— START OF Recorded information —
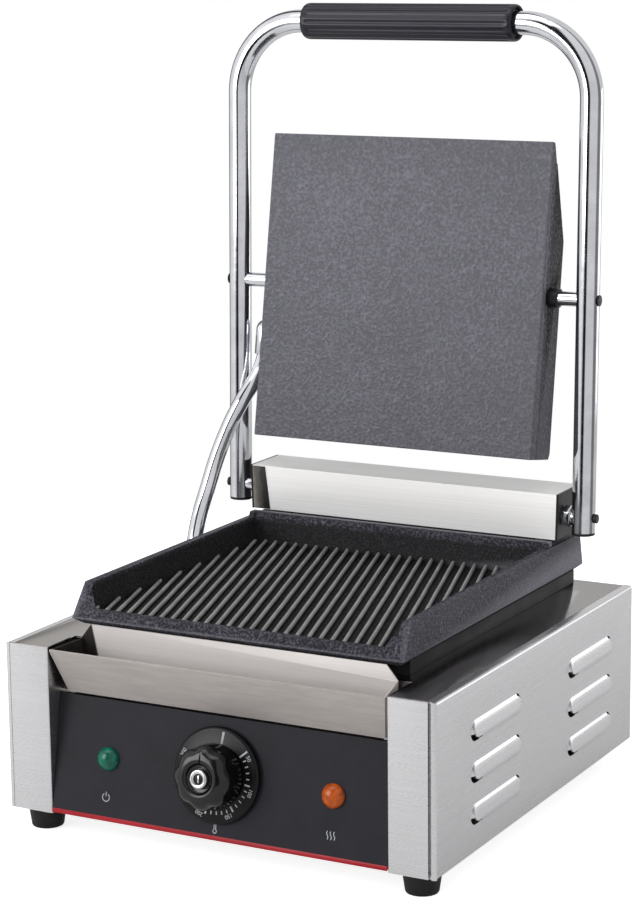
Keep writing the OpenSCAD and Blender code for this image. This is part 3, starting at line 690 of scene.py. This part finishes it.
def lathe(profile, axis_at, turn, steps, radius=None):
    """A body of revolution about its own Y, from (radius, y) pairs in millimetres from end to end."""
    shape = bmesh.new()
    rows = []
    for r, y in profile:
        if r < 1e-6:
            rows.append([shape.verts.new((0, y / 1000, 0))])
            continue
        row = []
        for k in range(steps):
            a = 2 * math.pi * k / steps
            rr = radius(r, y, a) if radius else r
            row.append(shape.verts.new((rr * math.sin(a) / 1000, y / 1000, rr * math.cos(a) / 1000)))
        rows.append(row)
    for a, b in zip(rows, rows[1:]):
        if len(a) == 1 and len(b) > 1:
            for k in range(steps):
                shape.faces.new((a[0], b[k], b[(k + 1) % steps]))
        elif len(b) == 1 and len(a) > 1:
            for k in range(steps):
                shape.faces.new((a[k], a[(k + 1) % steps], b[0]))
        elif len(a) > 1:
            bridge(shape, a, b, closed=True)
    shape.transform(Matrix.Translation(axis_at) @ turn)
    return shape


# ---------- Lower plate ----------


def casting():
    """The lower plate's body: a belted block with a sloping hollow, a low front lip and a rear wall."""
    base, belt, top = 136.0, 140.3, 162.0
    seen_from_front = [(-115, base), (115, base), (120.8, belt), (119, top), (-119, top), (-120.8, belt)]
    seen_from_side = [(33, base), (27, belt), (41, top), (307, top), (308, belt), (304, base)]
    block = loose("lower_casting", prism_y(0, 400, seen_from_front))
    combine(block, loose("cut", prism_x(-130, 130, seen_from_side)), "INTERSECT")
    wall = loose("wall", prism_x(-117, 117, [(250, 154), (255, 165.5), (262, 165.5), (262, 154)]))
    combine(block, wall, "UNION")
    hollow_front = [(-109.2, 143), (109.2, 143), (113.5, 167), (-113.5, 167)]
    hollow_side = [(37, 143), (252, 143), (256.5, 170.5), (-10, 170.5), (-10, 146.5), (35, 146.5)]
    hollow_half = [(104.5, -20), (104.5, 31), (120, 47), (120, 400)]
    hollow_top = [(-x, y) for x, y in hollow_half] + hollow_half[::-1]
    hollow = loose("hollow", prism_y(-50, 400, hollow_front))
    combine(hollow, loose("cut", prism_x(-130, 130, hollow_side)), "INTERSECT")
    mouth = prism(*[[at(x, y, z) for x, y in hollow_top] for z in (100, 200)])
    combine(hollow, loose("cut", mouth), "INTERSECT")
    combine(block, hollow, "DIFFERENCE")
    pocket = loose("pocket", prism_x(-108, 108, [(264, 130), (302, 130), (302, 170), (264, 170)]))
    combine(block, pocket, "DIFFERENCE")
    rounded(block, 0.0011)
    finish_piece(block, "base", "cast_iron", ("lower_plate",), 40)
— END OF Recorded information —
Problem statement → Copy out the material word for word and line for line.

Task solution →
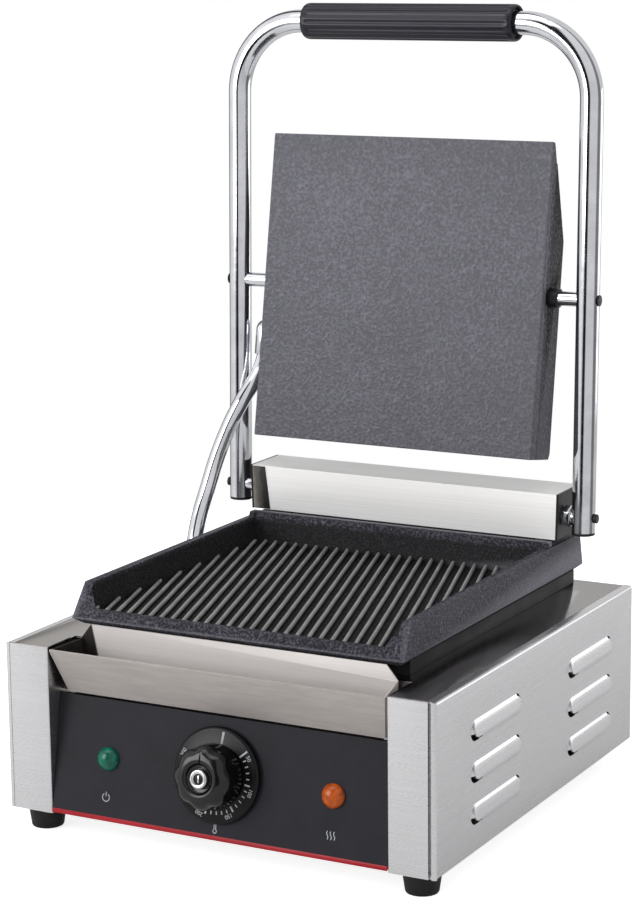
Keep writing the OpenSCAD and Blender code for this image. This is part 3, starting at line 690 of scene.py. This part finishes it.
def lathe(profile, axis_at, turn, steps, radius=None):
    """A body of revolution about its own Y, from (radius, y) pairs in millimetres from end to end."""
    shape = bmesh.new()
    rows = []
    for r, y in profile:
        if r < 1e-6:
            rows.append([shape.verts.new((0, y / 1000, 0))])
            continue
        row = []
        for k in range(steps):
            a = 2 * math.pi * k / steps
            rr = radius(r, y, a) if radius else r
            row.append(shape.verts.new((rr * math.sin(a) / 1000, y / 1000, rr * math.cos(a) / 1000)))
        rows.append(row)
    for a, b in zip(rows, rows[1:]):
        if len(a) == 1 and len(b) > 1:
            for k in range(steps):
                shape.faces.new((a[0], b[k], b[(k + 1) % steps]))
        elif len(b) == 1 and len(a) > 1:
            for k in range(steps):
                shape.faces.new((a[k], a[(k + 1) % steps], b[0]))
        elif len(a) > 1:
            bridge(shape, a, b, closed=True)
    shape.transform(Matrix.Translation(axis_at) @ turn)
    return shape


# ---------- Lower plate ----------


def casting():
    """The lower plate's body: a belted block with a sloping hollow, a low front lip and a rear wall."""
    base, belt, top = 136.0, 140.3, 162.0
    seen_from_front = [(-115, base), (115, base), (120.8, belt), (119, top), (-119, top), (-120.8, belt)]
    seen_from_side = [(33, base), (27, belt), (41, top), (307, top), (308, belt), (304, base)]
    block = loose("lower_casting", prism_y(0, 400, seen_from_front))
    combine(block, loose("cut", prism_x(-130, 130, seen_from_side)), "INTERSECT")
    wall = loose("wall", prism_x(-117, 117, [(250, 154), (255, 165.5), (262, 165.5), (262, 154)]))
    combine(block, wall, "UNION")
    hollow_front = [(-109.2, 143), (109.2, 143), (113.5, 167), (-113.5, 167)]
    hollow_side = [(37, 143), (252, 143), (256.5, 170.5), (-10, 170.5), (-10, 146.5), (35, 146.5)]
    hollow_half = [(104.5, -20), (104.5, 31), (120, 47), (120, 400)]
    hollow_top = [(-x, y) for x, y in hollow_half] + hollow_half[::-1]
    hollow = loose("hollow", prism_y(-50, 400, hollow_front))
    combine(hollow, loose("cut", prism_x(-130, 130, hollow_side)), "INTERSECT")
    mouth = prism(*[[at(x, y, z) for x, y in hollow_top] for z in (100, 200)])
    combine(hollow, loose("cut", mouth), "INTERSECT")
    combine(block, hollow, "DIFFERENCE")
    pocket = loose("pocket", prism_x(-108, 108, [(264, 130), (302, 130), (302, 170), (264, 170)]))
    combine(block, pocket, "DIFFERENCE")
    rounded(block, 0.0011)
    finish_piece(block, "base", "cast_iron", ("lower_plate",), 40)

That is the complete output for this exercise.